> It's the government trying to enforce their opinion of who should own those Bitcoins, thereby taking power away from the owner that the network has decided on, which would be "whoever has the cryptographic keys".
I really don't understand these arguments.
The law still applies whether or not you use cryptocurrency. Using cryptocurrency doesn't free someone from the consequences of their actions.
If we have the government to weigh in on which transactions are legitimate or not, why do we need a distributed ledger? Cryptocurrencies are trustless, but if we can trust the government to rule on ownership fairly why do we need a trustless system?
To say crypto isn't being inflated by behind the scenes players or right in your face players for a matter of fact is wishful thinking. Look at how bitfinex and tether operate. Artificially pumping the price of bitcoin by purchasing with newly printed tether that many sources point to isn't actually backed by money as they claim. Same goes for many of these stable coins. The crypto industry is controlled by a powerful cartel of wealthy figures who use bought influencers and pay for play media outlets. BTC and others are the easiest way for new entities to scam the proletariat. This is no revolution of the common citizen. When a select few own the majority of btc how can one surmise that it is invented for all. For example, one btc maximalist I know claims a 100 million dollar btc is on the way. So we will have a couple thousand btc trillionaires, what a utopian vision.
Isn't crypto plagued with the same problems? Sure fiat isn't perfect but it doesn't look like crypto is solving any of those problems, as exemplified here.
What if they acquired the Bitcoin without using illegal means
Probably not possible in this case, but in DeFi where everything is ruled by smart contracts, what would make executing behavior allowed by those contracts illegal.
Laws of USA and pretty much every other country reject the notion that "everything is ruled by smart contracts" and assert that legally, as far as their jurisdiction reaches, their law is the deciding factor. Contracts have their basis in contract law.
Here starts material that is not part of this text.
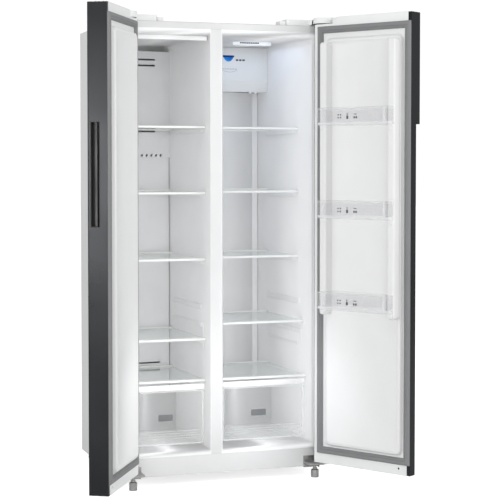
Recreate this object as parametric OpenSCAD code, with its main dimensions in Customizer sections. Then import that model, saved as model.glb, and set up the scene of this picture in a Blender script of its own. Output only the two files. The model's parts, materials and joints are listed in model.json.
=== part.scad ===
// Side by side refrigerator: a freezer on the left and a fridge on the right of one cabinet.
// Every piece is drawn in the cabinet's own space: x across, y from the front frame to the back,
// z up from the floor. Doors are drawn closed and then swung about their hinge pins.

/* [Cabinet] */
// Width of the cabinet
cab_w = 830; // [680:1:1000]
// Depth of the cabinet from the front frame to the back
cab_d = 620; // [515:1:745]
// Height of the underside of the cabinet above the floor
cab_z = 38; // [34:1:46]
// Height of the cabinet body without feet and hinges
cab_h = 1708; // [1420:1:2050]
// Thickness of the outer sheet
sheet = 1.2; // [0.8:0.1:2]
// Width of the sheet's folded edge round the front
flange_w = 14; // [10:1:20]
// Thickness of the vacuum formed liners
liner_t = 2.5; // [1.5:0.1:4]
// Wall between the outside and a cavity at the sides
side_wall = 57; // [40:1:70]
// Wall above the cavities
top_wall = 51; // [40:1:70]
// Width of the pillar between the two cavities
mullion_w = 51; // [40:1:70]
// How far the pillar's middle lies to the left of the cabinet's middle
mullion_off = 28.5; // [0:0.5:60]
// Height of the cavity floors above the underside
floor_wall = 94; // [80:1:110]
// How far each cavity wall leans inwards over the whole depth
draft = 24; // [8:1:30]
// Wall behind the cavities
back_wall = 60; // [45:1:80]
// Height of the trim across the top of the front frame
top_rail_h = 24; // [16:1:32]
// Height of the plinth across the bottom of the front frame
plinth_h = 72; // [50:1:78]

/* [Doors] */
// Thickness of the doors without the gasket
door_t = 72; // [60:1:90]
// Height of the doors' top edge above the cabinet
door_rise = 24; // [16:1:30]
// Height of the doors' lower edge above the floor
door_z = 65; // [62:1:80]
// Gap between the doors' inner face and the cabinet
door_gap = 10; // [8:0.5:14]
// Gap between the two closed doors
split_gap = 7; // [4:0.5:12]
// How far the left door stands open
left_open = 120; // [0:1:135]
// How far the right door stands open
right_open = 122; // [0:1:135]
// Distance of the hinge pins in from the cabinet's side
pin_in = 21; // [18:1:30]
// Distance of the hinge pins in front of the doors' inner face
pin_out = 40; // [34:1:46]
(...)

You certainly can write a paper contract which "allows" some illegal behavior, and executing such a contract would be illegal, no matter what the contract says. The same applies for a "smart" contract.
I really don't understand these arguments.
The law still applies whether or not you use cryptocurrency. Using cryptocurrency doesn't free someone from the consequences of their actions.
Illegal acts are still illegal acts.